Concept

Instrumentation (music)

In music, instrumentation is the particular combination of musical instruments employed in a composition, and the properties of those instruments individually. Instrumentation is sometimes used as a synonym for orchestration. This juxtaposition of the two terms was first made in 1843 by Hector Berlioz in his Grand traité d'instrumentation et d'orchestration modernes, and various attempts have since been made to differentiate them. Instrumentation is a more general term referring to an orchestrator's, composer's or arranger's selection of instruments in varying combinations, or even a choice made by the performers for a particular performance, as opposed to the narrower sense of orchestration, which is the act of scoring for orchestra a work originally written for a solo instrument or smaller group of instruments.
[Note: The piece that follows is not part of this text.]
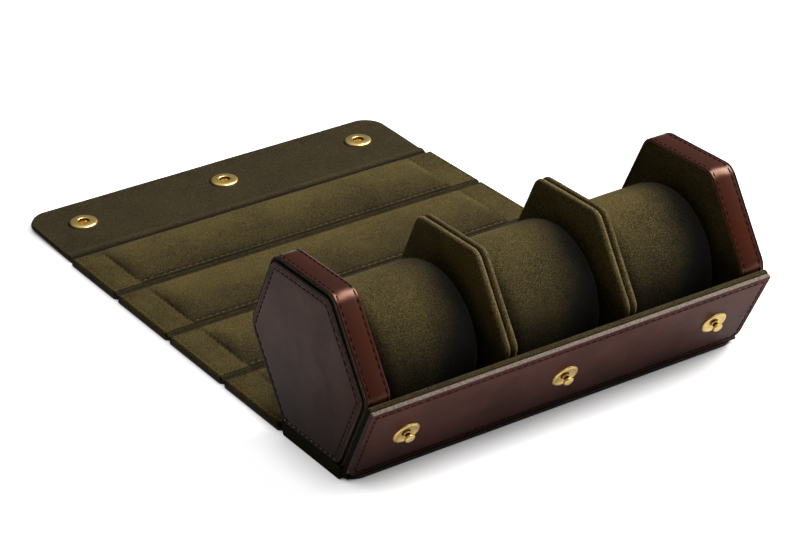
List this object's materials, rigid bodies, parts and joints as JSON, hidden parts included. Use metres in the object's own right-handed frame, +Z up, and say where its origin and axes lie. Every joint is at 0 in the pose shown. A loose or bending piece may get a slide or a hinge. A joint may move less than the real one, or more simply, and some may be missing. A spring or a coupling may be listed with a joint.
{
  "type": "hexagonal watch travel roll",
  "caption": "Hexagonal leather travel roll for watches, open: lift-out cushions between dividers and end caps, and a padded wrap that folds round them and snaps shut.",
  "frame": {"origin": "middle of the underside of the base, on the surface that the roll stands on", "axes": "+X along the roll, from its left end cap to its right one, +Y from the front panel with the studs towards the open wrap and its flap, +Z up"},
  "size_m": [0.21, 0.3345, 0.087],
  "materials": {
    "plum_leather": "smooth, semi-matt",
    "chestnut_leather": "smooth, satin",
    "olive_suede": "brushed nap, matt",
    "dark_suede": "brushed nap, matt",
    "greyboard": "raw",
    "foam": "soft, open-celled",
    "brass": "polished"
  },
  "bodies": {
    "tray": {"base_leather": "plum_leather", "base_board": "greyboard", "base_lining": "olive_suede", "base_end_strips": "dark_suede", "floor_pads": "olive_suede", "front_leather": "plum_leather", "front_board": "greyboard", "front_lining": "olive_suede", "front_fold_filler": "dark_suede", "cap_left_plate": "plum_leather", "cap_left_backing": "dark_suede", "cap_left_core": "greyboard", "cap_left_band": "chestnut_leather", "cap_left_lining": "olive_suede", "cap_right_plate": "plum_leather", "cap_right_backing": "dark_suede", "cap_right_core": "greyboard", "cap_right_band": "chestnut_leather", "cap_right_lining": "olive_suede", "divider_left_outer_cover": "olive_suede", "divider_left_inner_cover": "olive_suede", "divider_left_boards": "greyboard", "divider_right_inner_cover": "olive_suede", "divider_right_outer_cover": "olive_suede", "divider_right_boards": "greyboard", "snap_studs": "brass", "snap_rivets": "brass"},
    "back_lower": {"back_lower_roll": "dark_suede", "back_lower_leather": "plum_leather", "back_lower_board": "greyboard", "back_lower_pad": "foam", "back_lower_lining": "olive_suede"},
    "back_upper": {"back_upper_roll": "dark_suede", "back_upper_leather": "plum_leather", "back_upper_board": "greyboard", "back_upper_pad": "foam", "back_upper_lining": "olive_suede"},
    "top": {"top_roll": "dark_suede", "top_leather": "plum_leather", "top_board": "greyboard", "top_pad": "foam", "top_lining": "olive_suede"},
    "front_upper": {"front_upper_roll": "dark_suede", "front_upper_leather": "plum_leather", "front_upper_board": "greyboard", "front_upper_pad": "foam", "front_upper_lining": "olive_suede", "flap_root_leather": "plum_leather", "flap_root_lining": "olive_suede"},
    "flap": {"flap_leather": "plum_leather", "flap_lining": "olive_suede", "snap_caps": "brass", "snap_sockets": "brass", "snap_springs": "brass"},
    "cushion_left": {"cushion_left_cover": "olive_suede", "cushion_left_core": "foam"},
    "cushion_middle": {"cushion_middle_cover": "olive_suede", "cushion_middle_core": "foam"},
    "cushion_right": {"cushion_right_cover": "olive_suede", "cushion_right_core": "foam"}
  },
  "joints": [
    {"name": "back_lower_fold", "type": "hinge", "parent": "tray", "child": "back_lower", "pos_m": [0, 0.02569, 0.00145], "axis": [1, 0, 0], "range_deg": [0, 60]},
    {"name": "back_upper_fold", "type": "hinge", "parent": "back_lower", "child": "back_upper", "pos_m": [0, 0.07708, 0.00145], "axis": [1, 0, 0], "range_deg": [0, 60]},
    {"name": "top_fold", "type": "hinge", "parent": "back_upper", "child": "top", "pos_m": [0, 0.12846, 0.00145], "axis": [1, 0, 0], "range_deg": [0, 60]},
    {"name": "front_upper_fold", "type": "hinge", "parent": "top", "child": "front_upper", "pos_m": [0, 0.17984, 0.00145], "axis": [1, 0, 0], "range_deg": [0, 60]},
    {"name": "flap_bend", "type": "hinge", "parent": "front_upper", "child": "flap", "pos_m": [0, 0.23712, 0.00145], "axis": [1, 0, 0], "range_deg": [0, 58.03]},
    {"name": "cushion_left_lift", "type": "slide", "parent": "tray", "child": "cushion_left", "axis": [0, 0, 1], "range_m": [0, 0.1]},
    {"name": "cushion_middle_lift", "type": "slide", "parent": "tray", "child": "cushion_middle", "axis": [0, 0, 1], "range_m": [0, 0.1]},
    {"name": "cushion_right_lift", "type": "slide", "parent": "tray", "child": "cushion_right", "axis": [0, 0, 1], "range_m": [0, 0.1]}
  ]
}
Writing for any instrument requires a composer or arranger to know the instrument's properties, such as: the instrument's particular timbre, or range of timbres; the range of pitches available on the instrument, as well as its dynamic range; the constraints of playing technique, such as length of breath, possible fingerings, or the average player's stamina; the relative difficulty of particular music on that instrument (for example, repeated notes are much easier to play on the violin than on the piano; while trills are relatively easy on the flute, but extremely difficult on the trombone); the availability of special effects or extended techniques, such as col legno playing, fluttertongue, or glissando; the notation conventions for the instrument. Whereas "orchestration" refers to the deployment and combination of instruments in large ensembles, "instrumentation" is a wider term that also embraces the ingenuity of composers and arrangers in the handling of small ensembles. J. S. Bach experimented with a variety of instrumental groups throughout his composing life. A striking example is the band that he selected to accompany the solo bass singer in the "Quoniam" movement from his Mass in B minor.